Featured Column: Despite Small August Uptick, Jobless Rate Likely to Decline

Published October 10, 2013

By Lynn Reaser

California's jobs picture was mixed in August.

After declining earlier in the year, the jobless rate moved up for the second month in a row during August, rising to 8.9% from 8.7% in July. The rise came despite a drop each month in the labor force. 

In contrast, the report on nonfarm payrolls, which is typically more reliable since it is based on company records as opposed to a survey of households, has shown an acceleration in job growth during the past two months following a slowdown during the spring.

August saw California adding 29,000 jobs during the month, following a job gain of 28,000 during July.  Job growth was also broad-based last month and was notably strong in the goods producing area--mining (oil and gas), construction, and manufacturing.

Other areas that saw solid job gains included transportation and warehousing; finance; leisure and hospitality; and health care. Government employment was flat as hiring in that area may be stabilizing.

(Due to the Federal Government shutdown, no additional figures were released in the month of September).

On the weaker side, retail jobs declined last month -- a concern since this sector has typically been a sector of sizable growth. Jobs in scientific research fell, which could reflect sequestration cuts in funding by federal agencies.

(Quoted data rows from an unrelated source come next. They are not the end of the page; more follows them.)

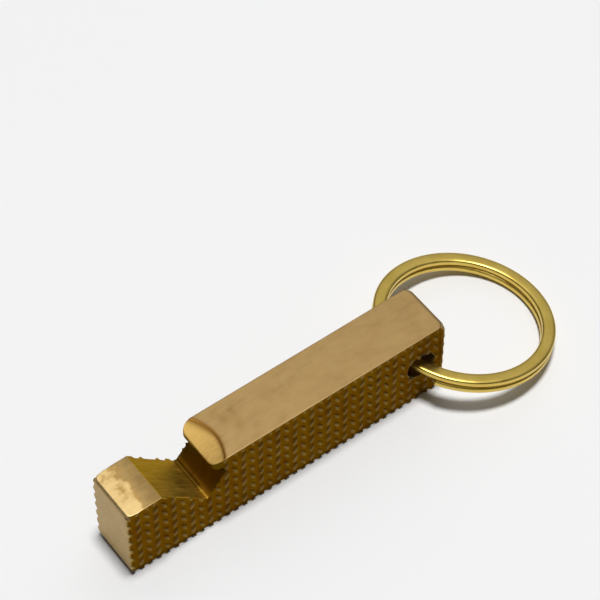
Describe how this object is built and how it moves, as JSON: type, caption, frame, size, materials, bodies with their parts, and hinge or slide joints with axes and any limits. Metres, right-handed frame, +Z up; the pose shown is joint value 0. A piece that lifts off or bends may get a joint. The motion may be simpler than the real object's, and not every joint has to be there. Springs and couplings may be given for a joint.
{
  "type": "keychain bottle opener",
  "caption": "Solid brass bar with knurled sides and a cap-lifting notch at one end, hung on a split key ring through a cross hole.",
  "frame": {"origin": "centre of the bar's flat underside", "axes": "+X along the bar from the cap notch towards the ring, +Y across the bar, +Z up from the underside to the notched top face"},
  "size_m": [0.089, 0.032, 0.017],
  "materials": {
    "bar_brass": "satin, brushed, with a darkened knurl",
    "ring_brass": "polished"
  },
  "bodies": {
    "opener": {"opener_body": "bar_brass"},
    "ring": {"split_ring": "ring_brass"}
  },
  "joints": [
    {"name": "ring_swing", "type": "hinge", "parent": "opener", "child": "ring", "pos_m": [0.0274, 0, 0.008], "axis": [0, -1, 0], "range_deg": [-143, 166]}
  ]
}
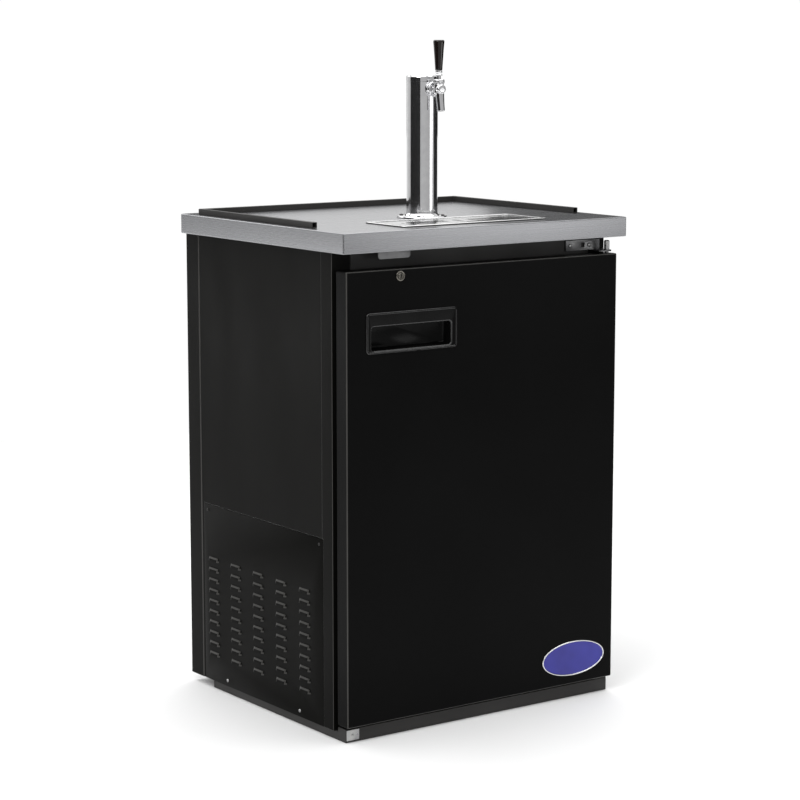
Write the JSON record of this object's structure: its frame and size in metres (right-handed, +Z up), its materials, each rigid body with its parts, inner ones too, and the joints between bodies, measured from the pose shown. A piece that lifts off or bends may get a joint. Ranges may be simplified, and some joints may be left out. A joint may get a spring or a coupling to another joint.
{
  "type": "kegerator",
  "caption": "Free-standing keg cooler and draught beer dispenser: black insulated cabinet with a hinged door, stainless worktop, gallery rail, drip tray and a single-tap column.",
  "frame": {"origin": "on the floor, under the middle of the worktop", "axes": "+Z up, the door and the tap face -Y, +X to the right as seen from the front (the hinge side)"},
  "size_m": [0.686, 0.587, 1.3283],
  "materials": {
    "black_vinyl_steel": "satin black coated steel",
    "black_frame": "satin black painted steel",
    "brushed_stainless": "brushed",
    "polished_stainless": "polished",
    "zinc_steel": "zinc plated",
    "black_plastic": "moulded, semi-gloss",
    "black_rubber": "matt",
    "foam": "rigid insulating foam",
    "liner_aluminium": "stucco sheet",
    "copper": "drawn copper tube",
    "badge_enamel": "blue enamel",
    "white_plastic": "moulded",
    "clear_line": "flexible line",
    "compressor_black": "gloss black paint"
  },
  "bodies": {
    "cabinet": {"base_frame": "black_frame", "floor_pan": "zinc_steel", "side_panel_left": "black_vinyl_steel", "side_panel_right": "black_vinyl_steel", "louver_panel_left": "black_vinyl_steel", "louver_panel_right": "black_vinyl_steel", "back_panel": "black_vinyl_steel", "rear_grille": "black_vinyl_steel", "cord_gland": "black_rubber", "wall_left": "liner_aluminium", "wall_right": "liner_aluminium", "wall_back": "liner_aluminium", "keg_floor": "liner_aluminium", "roof_slab": "foam", "bulkhead": "black_frame", "header_rail": "black_vinyl_steel", "worktop": "brushed_stainless", "gallery_rail": "black_frame", "hinge_bracket_top": "zinc_steel", "hinge_pin_top": "zinc_steel", "hinge_bracket_bottom": "zinc_steel", "lock_strike": "zinc_steel", "tower_flange": "polished_stainless", "tower_column": "polished_stainless", "shank": "polished_stainless", "shank_nut": "zinc_steel", "coupling_nut": "polished_stainless", "tap_body": "polished_stainless", "tap_bonnet": "polished_stainless", "beer_line": "clear_line", "line_union": "polished_stainless", "evaporator_cover": "white_plastic", "evaporator_coil": "liner_aluminium", "evaporator_fan_motor": "compressor_black", "thermostat_box": "white_plastic", "condenser_coil": "liner_aluminium", "fan_shroud": "black_frame", "condenser_fan_motor": "compressor_black", "compressor": "compressor_black", "discharge_pipe": "copper", "suction_pipe": "copper", "condensate_pan": "black_plastic"},
    "door": {"door_skin": "black_vinyl_steel", "door_core": "foam", "door_liner": "liner_aluminium", "door_gasket": "black_rubber", "door_handle": "black_plastic", "badge_plate": "badge_enamel", "lock_bezel": "polished_stainless"},
    "lock": {"lock_plug": "polished_stainless", "lock_cam": "zinc_steel"},
    "tap_lever": {"tap_lever": "polished_stainless", "tap_handle": "black_plastic"},
    "tap_plunger": {"tap_plunger": "polished_stainless"},
    "tower_cap": {"tower_cap": "polished_stainless"},
    "drip_tray": {"drip_tray": "brushed_stainless"},
    "drip_grille": {"drip_grille": "brushed_stainless"},
    "evaporator_fan": {"evaporator_fan": "white_plastic"},
    "condenser_fan": {"condenser_fan": "black_plastic"},
    "thermostat_knob": {"thermostat_knob": "black_plastic"}
  },
  "joints": [
    {"name": "door_hinge", "type": "hinge", "parent": "cabinet", "child": "door", "pos_m": [0.3205, -0.2598, 0.45], "axis": [0, 0, 1], "range_deg": [0, 120]},
    {"name": "lock_turn", "type": "hinge", "parent": "door", "child": "lock", "pos_m": [-0.2058, -0.2567, 0.8913], "axis": [0, -1, 0], "range_deg": [0, 90]},
    {"name": "tap_pull", "type": "hinge", "parent": "cabinet", "child": "tap_lever", "pos_m": [0, -0.1237, 1.2475], "axis": [1, 0, 0], "range_deg": [0, 30]},
    {"name": "tap_plunger_slide", "type": "slide", "parent": "cabinet", "child": "tap_plunger", "axis": [0, 1, 0], "range_m": [0, 0.0066]},
    {"name": "tower_cap_lift", "type": "slide", "parent": "cabinet", "child": "tower_cap", "axis": [0, 0, 1], "range_m": [0, 0.03]},
    {"name": "drip_tray_lift", "type": "slide", "parent": "cabinet", "child": "drip_tray", "axis": [0, 0, 1], "range_m": [0, 0.06]},
    {"name": "drip_grille_lift", "type": "slide", "parent": "drip_tray", "child": "drip_grille", "axis": [0, 0, 1], "range_m": [0, 0.05]},
    {"name": "evaporator_fan_spin", "type": "hinge", "parent": "cabinet", "child": "evaporator_fan", "pos_m": [0.085, 0.205, 0.77], "axis": [0, 1, 0], "continuous": true},
    {"name": "condenser_fan_spin", "type": "hinge", "parent": "cabinet", "child": "condenser_fan", "pos_m": [-0.203, 0.03, 0.129], "axis": [1, 0, 0], "continuous": true},
    {"name": "thermostat_turn", "type": "hinge", "parent": "cabinet", "child": "thermostat_knob", "pos_m": [0.255, 0.13, 0.83], "axis": [-1, 0, 0], "range_deg": [-135, 135]}
  ],
  "couplings": [
    {"joint": "tap_plunger_slide", "follows": "tap_pull", "m_per_rad": 0.0124}
  ]
}
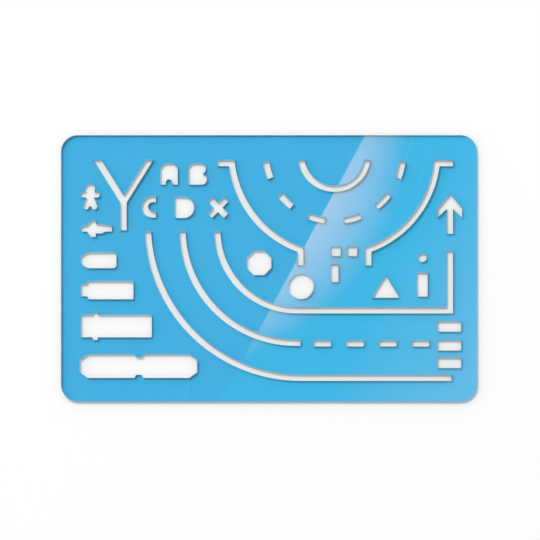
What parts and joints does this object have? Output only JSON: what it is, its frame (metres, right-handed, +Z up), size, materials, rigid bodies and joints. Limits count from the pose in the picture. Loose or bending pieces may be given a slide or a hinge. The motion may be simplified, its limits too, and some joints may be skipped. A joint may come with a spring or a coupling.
{
  "type": "road drawing template",
  "caption": "Flat see-through plastic drawing stencil with cut-outs for road lines, signs, marking letters and vehicles seen from above.",
  "frame": {"origin": "middle of the underside of the sheet, which lies on the paper", "axes": "+X along the long side, to the right of the drawing; +Y along the short side, to the top of the drawing; +Z up, out of the face that is looked at"},
  "size_m": [0.125, 0.08, 0.001],
  "materials": {
    "blue_sheet": "gloss, see-through tint"
  },
  "bodies": {
    "root": {"stencil_plate": "blue_sheet"}
  },
  "joints": []
}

Employment in the motion picture industry also declined.

California faces a number of risks during the balance of the year, including issues related to the federal budget, oil prices, interest rates, and uncertainty about the Affordable Care Act.  

On balance, the state is likely to see some moderation in job growth during the remainder of 2013, but the unemployment rate is likely to resume a modest decline.

Lynn Reaser is Chief Economist of the Controller's Council of Economic Advisors.